Written task:
Reproduce all of the material exactly as shown.

Provided material:

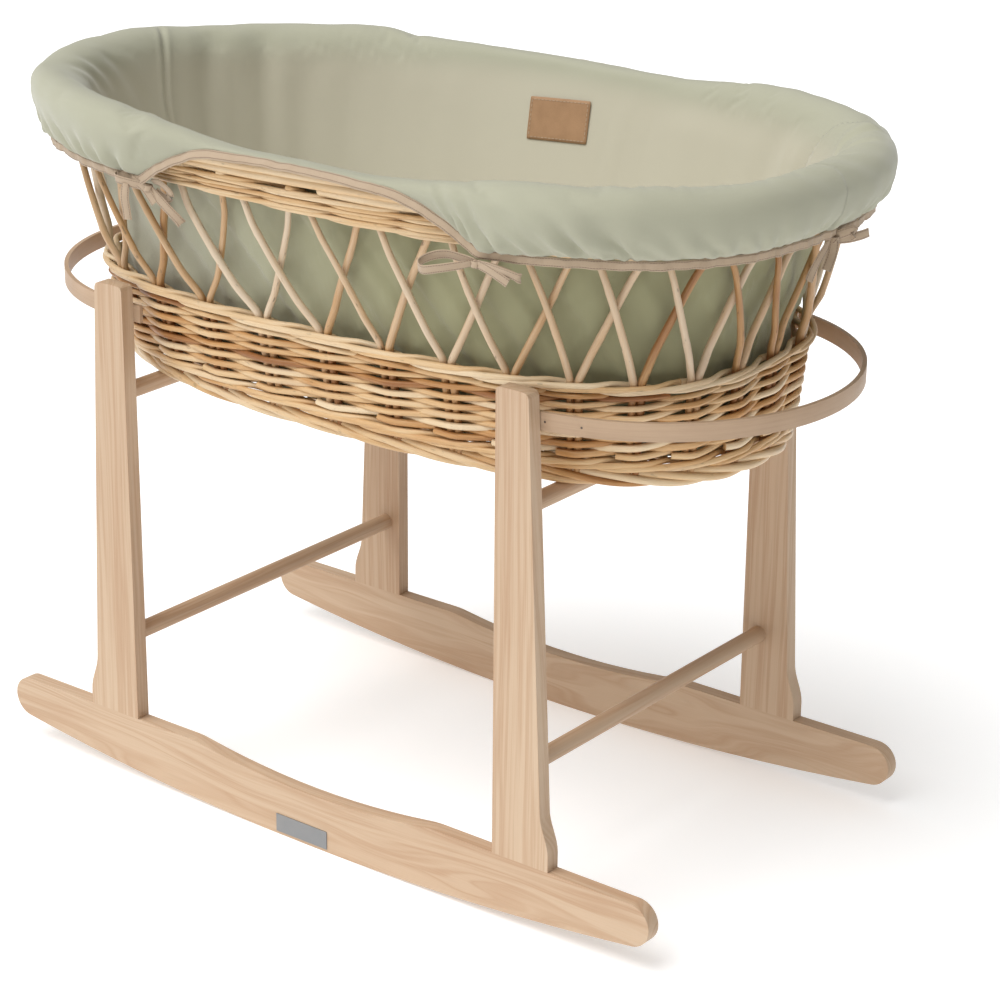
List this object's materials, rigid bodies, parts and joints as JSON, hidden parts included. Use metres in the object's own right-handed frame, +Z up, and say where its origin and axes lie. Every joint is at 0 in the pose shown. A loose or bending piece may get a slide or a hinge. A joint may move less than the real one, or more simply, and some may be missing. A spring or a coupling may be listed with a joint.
{
  "type": "bassinet on stand",
  "caption": "Oval woven willow bassinet with a padded cotton liner and mattress, lifting off a timber stand on curved rockers.",
  "frame": {"origin": "on the floor, midway between the two rockers", "axes": "+X along the rockers towards the foot end, front is -Y, +Z up"},
  "size_m": [1.0314, 0.6364, 0.829],
  "materials": {
    "pine": "clear matt lacquer on planed pine",
    "bent_wood": "steam-bent strip, clear matt lacquer",
    "willow": "peeled natural willow, satin",
    "sage_cotton": "plain-weave cotton, padded",
    "bias_tape": "cotton bias tape, top-stitched",
    "label_leather": "smooth leather-look, stitched",
    "plate_metal": "satin",
    "steel": "plain",
    "mattress_cover": "white cotton cover"
  },
  "bodies": {
    "stand": {"rocker_front": "pine", "rocker_rear": "pine", "leg_front_left": "pine", "leg_front_right": "pine", "leg_rear_left": "pine", "leg_rear_right": "pine", "lower_dowel_left": "pine", "lower_dowel_right": "pine", "support_rail_left": "pine", "support_rail_right": "pine", "leg_pins": "pine", "hoop_left": "bent_wood", "hoop_right": "bent_wood", "hoop_screws": "steel", "hoop_nails": "steel", "name_plate": "plate_metal"},
    "bassinet": {"basket_base": "willow", "foot_border": "willow", "woven_wall": "willow", "wall_wale": "willow", "outer_stakes": "willow", "inner_stakes": "willow", "rim_weave": "willow", "rim_border": "willow", "liner_wall": "sage_cotton", "liner_cuff_head": "sage_cotton", "liner_cuff_foot": "sage_cotton", "hem_binding_head": "bias_tape", "hem_binding_foot": "bias_tape", "notch_binding_front": "bias_tape", "notch_binding_rear": "bias_tape", "tie_bows": "bias_tape", "liner_label": "label_leather"},
    "mattress_pad": {"mattress": "mattress_cover"}
  },
  "joints": [
    {"name": "bassinet_lift", "type": "slide", "parent": "stand", "child": "bassinet", "axis": [0, 0, 1], "range_m": [0, 0.16]},
    {"name": "mattress_lift", "type": "slide", "parent": "bassinet", "child": "mattress_pad", "axis": [0, 0, 1], "range_m": [0, 0.34]}
  ]
}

The completed task:
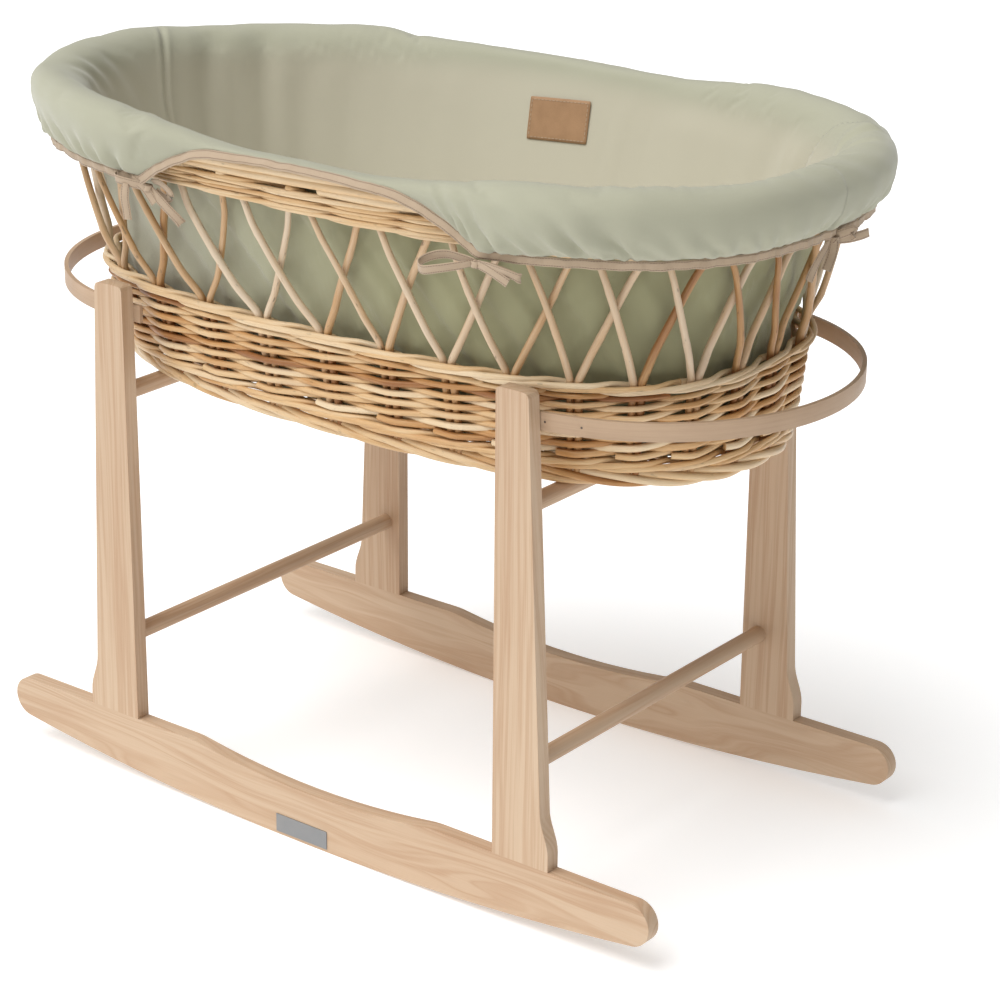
List this object's materials, rigid bodies, parts and joints as JSON, hidden parts included. Use metres in the object's own right-handed frame, +Z up, and say where its origin and axes lie. Every joint is at 0 in the pose shown. A loose or bending piece may get a slide or a hinge. A joint may move less than the real one, or more simply, and some may be missing. A spring or a coupling may be listed with a joint.
{
  "type": "bassinet on stand",
  "caption": "Oval woven willow bassinet with a padded cotton liner and mattress, lifting off a timber stand on curved rockers.",
  "frame": {"origin": "on the floor, midway between the two rockers", "axes": "+X along the rockers towards the foot end, front is -Y, +Z up"},
  "size_m": [1.0314, 0.6364, 0.829],
  "materials": {
    "pine": "clear matt lacquer on planed pine",
    "bent_wood": "steam-bent strip, clear matt lacquer",
    "willow": "peeled natural willow, satin",
    "sage_cotton": "plain-weave cotton, padded",
    "bias_tape": "cotton bias tape, top-stitched",
    "label_leather": "smooth leather-look, stitched",
    "plate_metal": "satin",
    "steel": "plain",
    "mattress_cover": "white cotton cover"
  },
  "bodies": {
    "stand": {"rocker_front": "pine", "rocker_rear": "pine", "leg_front_left": "pine", "leg_front_right": "pine", "leg_rear_left": "pine", "leg_rear_right": "pine", "lower_dowel_left": "pine", "lower_dowel_right": "pine", "support_rail_left": "pine", "support_rail_right": "pine", "leg_pins": "pine", "hoop_left": "bent_wood", "hoop_right": "bent_wood", "hoop_screws": "steel", "hoop_nails": "steel", "name_plate": "plate_metal"},
    "bassinet": {"basket_base": "willow", "foot_border": "willow", "woven_wall": "willow", "wall_wale": "willow", "outer_stakes": "willow", "inner_stakes": "willow", "rim_weave": "willow", "rim_border": "willow", "liner_wall": "sage_cotton", "liner_cuff_head": "sage_cotton", "liner_cuff_foot": "sage_cotton", "hem_binding_head": "bias_tape", "hem_binding_foot": "bias_tape", "notch_binding_front": "bias_tape", "notch_binding_rear": "bias_tape", "tie_bows": "bias_tape", "liner_label": "label_leather"},
    "mattress_pad": {"mattress": "mattress_cover"}
  },
  "joints": [
    {"name": "bassinet_lift", "type": "slide", "parent": "stand", "child": "bassinet", "axis": [0, 0, 1], "range_m": [0, 0.16]},
    {"name": "mattress_lift", "type": "slide", "parent": "bassinet", "child": "mattress_pad", "axis": [0, 0, 1], "range_m": [0, 0.34]}
  ]
}